Not a single muscle moved on Yukari's face as Reimu passed them by. It didn't matter. Mokou had seen enough.
She turned and left, confident Yukari would follow after her when it suited her.
"It's time for me to return to the real world."
"So soon?"
Mokou picked at a paper ribbon coming loose from her hair. Now that her stomach was full, she could fully appreciate the beauty of her surroundings: the whispers of the wind in the grass, the kaleidoscope of flowers, the slow procession of spotless white clouds marching across the skies. The air was a delight to breathe; the waters were bright, as clear as dew and home to beautiful water lilies and jewel-like dragonflies. She could fall asleep right where she lay now with no fear of suffocating on pollution, no fear of acid rains eating away her skin or toxic insects burrowing into her flesh and laying eggs into her innards and leaving her begging for death.
Truly, Gensokyo had been paradise.
"It's been a couple of centuries since I tore Kaguya's head off," she said. "She gets even smugger than usual if I don't beat it out of her. Trust me, you don't want to meet her when she's given time to get smug."
"I wouldn't dream of it." Yukari was nowhere to be seen, but Mokou knew she was close by. She always was. "I can take you directly to her and bring you back once you're done letting off steam."
"I'd rather spend some time on the outside anyway.

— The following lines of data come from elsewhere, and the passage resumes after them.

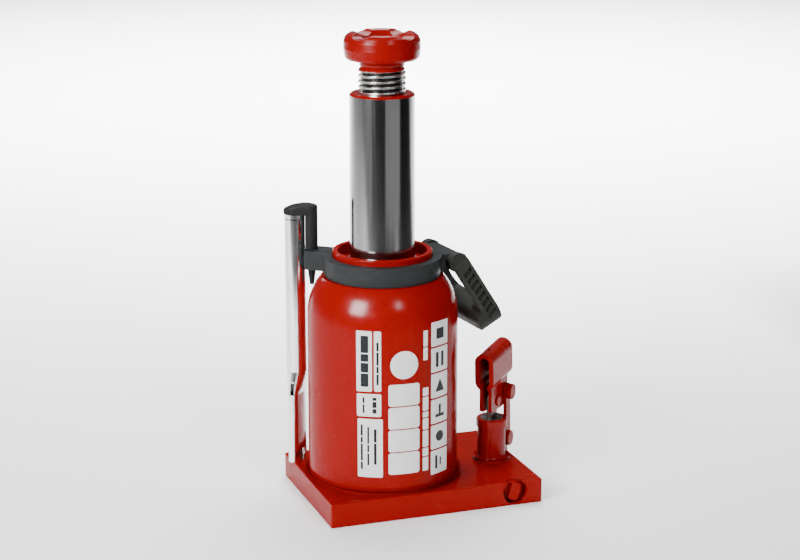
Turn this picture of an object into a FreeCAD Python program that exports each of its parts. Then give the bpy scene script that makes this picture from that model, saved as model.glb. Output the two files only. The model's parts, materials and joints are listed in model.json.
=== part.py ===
"""Hydraulic bottle jack, welded body, with a two-stage lift: a ram and a hand-turned extension screw.

Millimetres, +Z up. The origin is on the ram's axis, at the underside of the base plate.
+X runs along the base towards the pump, and the release valve is in the front (-Y) face.
"""
import FreeCAD, Part
import os
from math import cos, sin, radians, sqrt

V = FreeCAD.Vector
ORIGIN = V(0, 0, 0)
X_AXIS = V(1, 0, 0)
Y_AXIS = V(0, 1, 0)
UP = V(0, 0, 1)

# Fits
RUNNING = 0.05          # radial clearance of a shaft that turns or slides
FREE = 0.3              # gap between bodies that only pass each other
TOUCH = 0.1             # gap under a piece that rests loose on another

# Base plate
BASE_LEFT = -75.0
BASE_RIGHT = 132.0
BASE_HALF_WIDTH = 75.0
BASE_HEIGHT = 22.5
BASE_CORNER = 1.5

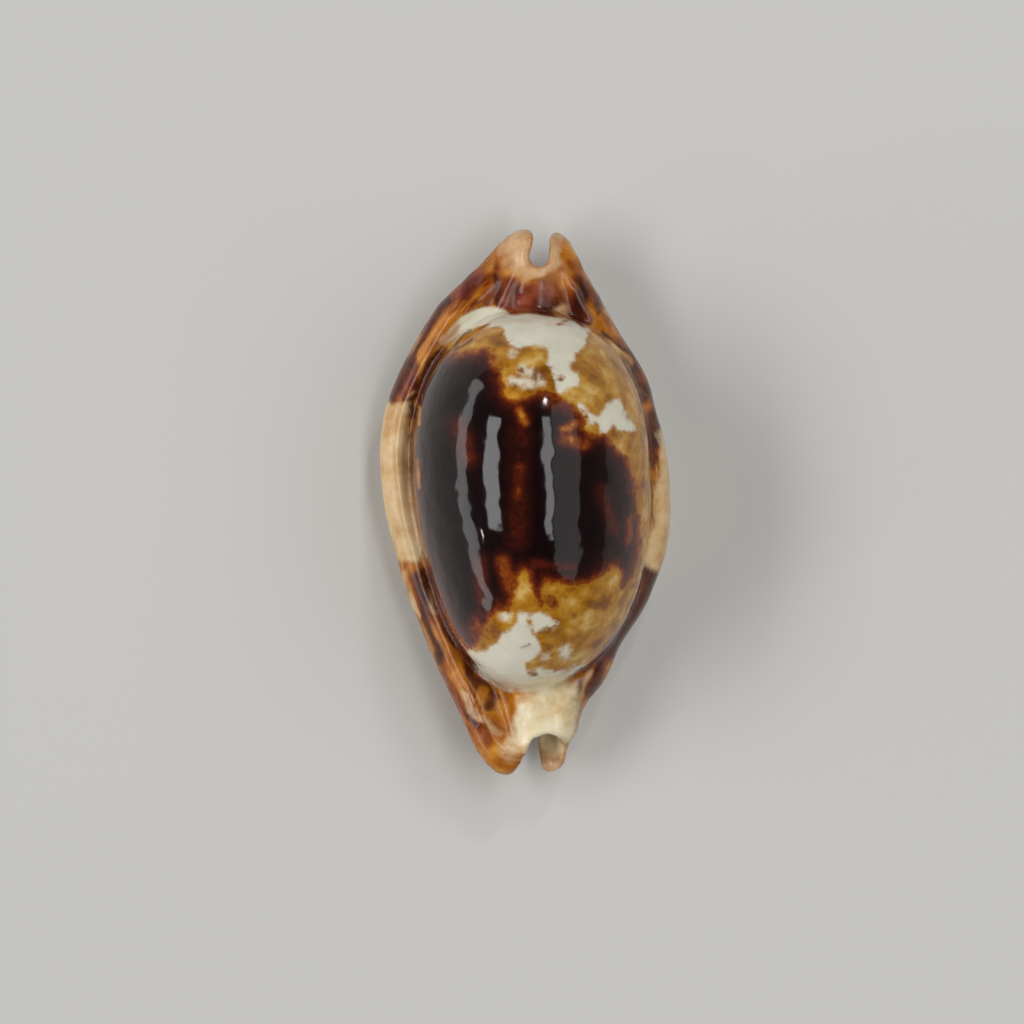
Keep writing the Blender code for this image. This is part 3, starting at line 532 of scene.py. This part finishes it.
LIVER_WASH = [
    (1, 0.75, [(-0.6, 11.6), (-0.2, 11.0), (0.7, 10.9)]), (1, 0.85, [(0.4, 11.6), (1.3, 11.5)]),
    (1, 0.5, [(-1.1, 10.8), (-0.7, 10.7), (1.3, 10.7)]), (0.9, 0.45, [(-1.4, 12.8), (-1.2, 11.6)]),
    (0.95, 0.55, [(-3.2, 11.6), (-2.8, 12.2)]), (0.9, 0.45, [(-6.3, 7.0), (-6.1, 6.2)]),
    (0.9, 0.5, [(2.8, 11.2), (3.2, 10.0)]), (0.9, 0.45, [(-2.9, -11.4), (-2.5, -11.9)]),
]
# Cream of the horns, the collar, the prong and streaks of the callus. The stroke through (-3.1, -10.6),
# (-2.6, -11.8) and (-1.7, -12.6), along the ridge of the labral flange near the anterior end, is a painted
# highlight.
CREAM_AND_HIGHLIGHT_WASH = [
    (1, 0.9, [(-0.1, 14.6), (-0.5, 13.8), (-0.3, 13.2)]), (1, 0.45, [(1.6, 14.3), (1.6, 13.4)]),
    (1, 0.35, [(-0.1, 13.0), (0.9, 12.8), (1.7, 13.0)]), (0.9, 0.2, [(-6.2, 5.8), (-6.4, 4.9)]),
    (0.8, 0.2, [(-5.6, -4.8), (-4.9, -6.1)]), (0.9, 0.35, [(3.4, -9.7), (3.1, -10.5)]),
    (0.8, 0.35, [(1.9, 10.9), (2.5, 10.2)]), (0.8, 0.2, [(-6.7, -4.1), (-6.1, -5.8), (-5.8, -6.5)]),
    (0.8, 0.2, [(4.0, 11.2), (4.5, 10.3)]), (0.7, 0.35, [(-3.1, -10.6), (-2.6, -11.8), (-1.7, -12.6)]),
    (0.9, 0.4, [(5.6, -4.9), (5.9, -5.5)]), (0.8, 0.2, [(-4.3, 8.9), (-3.7, 9.6)]),
    (1, 1.3, [(1.4, -13.3), (1.5, -14.6)]), (0.8, 0.65, [(-0.8, -13.8), (-0.3, -13.2)]),
]
# Dark brown streaks of the callus. The thin strokes that run along the dorsum's edge, down the groove between
# margin and dome, are painted shade in that groove.
UMBER_AND_GROOVE_SHADE_WASH = [
    (0.9, 0.3, [(-1.6, 12.4), (-1.4, 10.9)]), (1, 0.5, [(1.2, 10.6), (1.8, 11.0)]),
    (1, 0.5, [(3.0, 11.8), (2.9, 10.9), (3.1, 10.1)]),
    (0.9, 0.3, [(-4.2, 11.1), (-4.9, 10.2), (-5.5, 9.2), (-6.2, 8.1), (-6.7, 7.1)]),
    (0.9, 0.3, [(-6.7, 7.0), (-7.2, 5.9), (-7.4, 5.4)]),
    (1, 0.3, [(-4.6, 8.3), (-5.2, 7.7), (-5.7, 6.8), (-5.9, 5.9), (-6.2, 5.3)]),
    (1, 0.35, [(-6.2, 5.2), (-6.0, 4.3)]),
    (1, 0.35, [(-6.2, 4.4), (-6.2, 2.7), (-6.1, 1.1), (-5.9, -0.7), (-5.6, -2.6)]),
    (1, 0.35, [(-5.9, -4.2), (-5.6, -5.2), (-5.3, -6.4)]),
    (1, 0.4, [(-5.4, -3.9), (-4.8, -5.4), (-4.1, -6.8)]),
    (0.9, 0.3, [(-4.3, -6.6), (-3.6, -8.1), (-2.7, -9.5)]),
    (0.9, 0.35, [(-5.6, -6.6), (-5.1, -7.7), (-4.7, -8.8)]),
    (0.8, 0.3, [(-3.0, -9.4), (-2.4, -10.2), (-1.6, -10.7)]), (0.9, 0.2, [(-3.0, -11.6), (-2.5, -12.6)]),
    (0.9, 0.25, [(-1.9, -10.6), (-1.8, -11.5)]),
    (0.9, 0.2, [(4.5, 9.4), (5.0, 8.8), (5.7, 8.0), (6.1, 7.2), (6.5, 6.5), (6.8, 5.5)]),
    (0.9, 0.35, [(5.2, 7.5), (5.9, 6.5)]), (1, 0.4, [(6.2, 5.9), (6.4, 5.4)]),
    (1, 0.35, [(7.2, 5.3), (7.3, 4.3), (7.2, 3.4)]), (1, 0.45, [(6.7, 4.3), (7.0, 3.2)]),
    (0.9, 0.2, [(6.7, 3.2), (6.9, 1.7), (7.0, 0.1), (6.9, -1.6), (6.5, -2.7)]),
    (1, 0.35, [(6.4, -3.1), (6.6, -3.8)]), (1, 0.75, [(7.1, -4.0), (6.6, -5.1), (6.0, -6.2), (5.3, -7.3)]),
    (1, 0.5, [(5.2, -7.2), (4.5, -8.3)]), (0.9, 0.4, [(4.1, -8.9), (3.7, -10.4)]),
    (0.9, 0.2, [(6.4, -4.9), (5.6, -6.3), (4.8, -7.6), (4.1, -8.5), (3.2, -9.2)]),
    (1, 0.3, [(2.9, -9.9), (2.8, -10.9), (2.8, -11.7)]),
    (0.9, 0.2, [(-4.3, 8.1), (-3.6, 8.6), (-2.9, 9.1)]), (0.8, 0.25, [(3.7, 11.2), (4.0, 10.4)]),
]
TUBE_WASH = [
    (1, 1.75, [(1.5, -11.0), (1.5, -12.2)]), (1, 1.1, [(0.4, -11.8), (-0.1, -12.7)]),
    (0.9, 0.65, [(1.7, -13.2), (1.7, -13.8)]),
]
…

I don't want to lose my touch."
"I see."
Much like the youkai of the original Gensokyo had become softer, more comprehensible, more human in every way, Yukari too had changed, but in the opposite direction: she still wore the skin of who she had once been, but whatever lurked beneath it was anyone's guess. If there had ever been anyone who had crossed one border too many, well...
Mokou smiled. Who was she to judge?
"I'll come back later," she said. "I like the peacefulness here."
"It's a good place to rest." If Mokou hadn't known better, she would have called Yukari's tone wistful.
Mokou closed her eyes and leaned backwards. The back of her head met with Yukari's lap and stayed there until she drifted off, unsure what kind of a hell she would awaken in next, but certain it would be no worse than what she had left behind.
Maybe the truth is obvious to whoever's reading this, but for all the time I spent with her, I never did figure out just what Yukari was. She was inscrutable like someone who had long since crossed the border between youkai and goddess, and then the border between goddess and whatever lies beyond, but then she would turn around and act so human in ways I had long since forgotten how.
I have to assume that for all her stupendous powers, she had once, long ago, started off as a human. Not that it matters. Any traces of humanity that clung to her eroded over the years, ground away like all earthly things not tainted by the Hourai Elixir.
Whatever she was and whatever she became, I didn't see her again. She may have died. She may have decided to remain in her Gensokyo for rest of eternity. If I had to make a real guess, however, I would she reached the borders of reality and crossed to worlds past my comprehension. If so, I wish her all the best.
It's only sometimes that I wonder what I would have done if she had asked me to join her on her journey. I still don't have a conclusive answer.
But then, it has long since ceased to matter.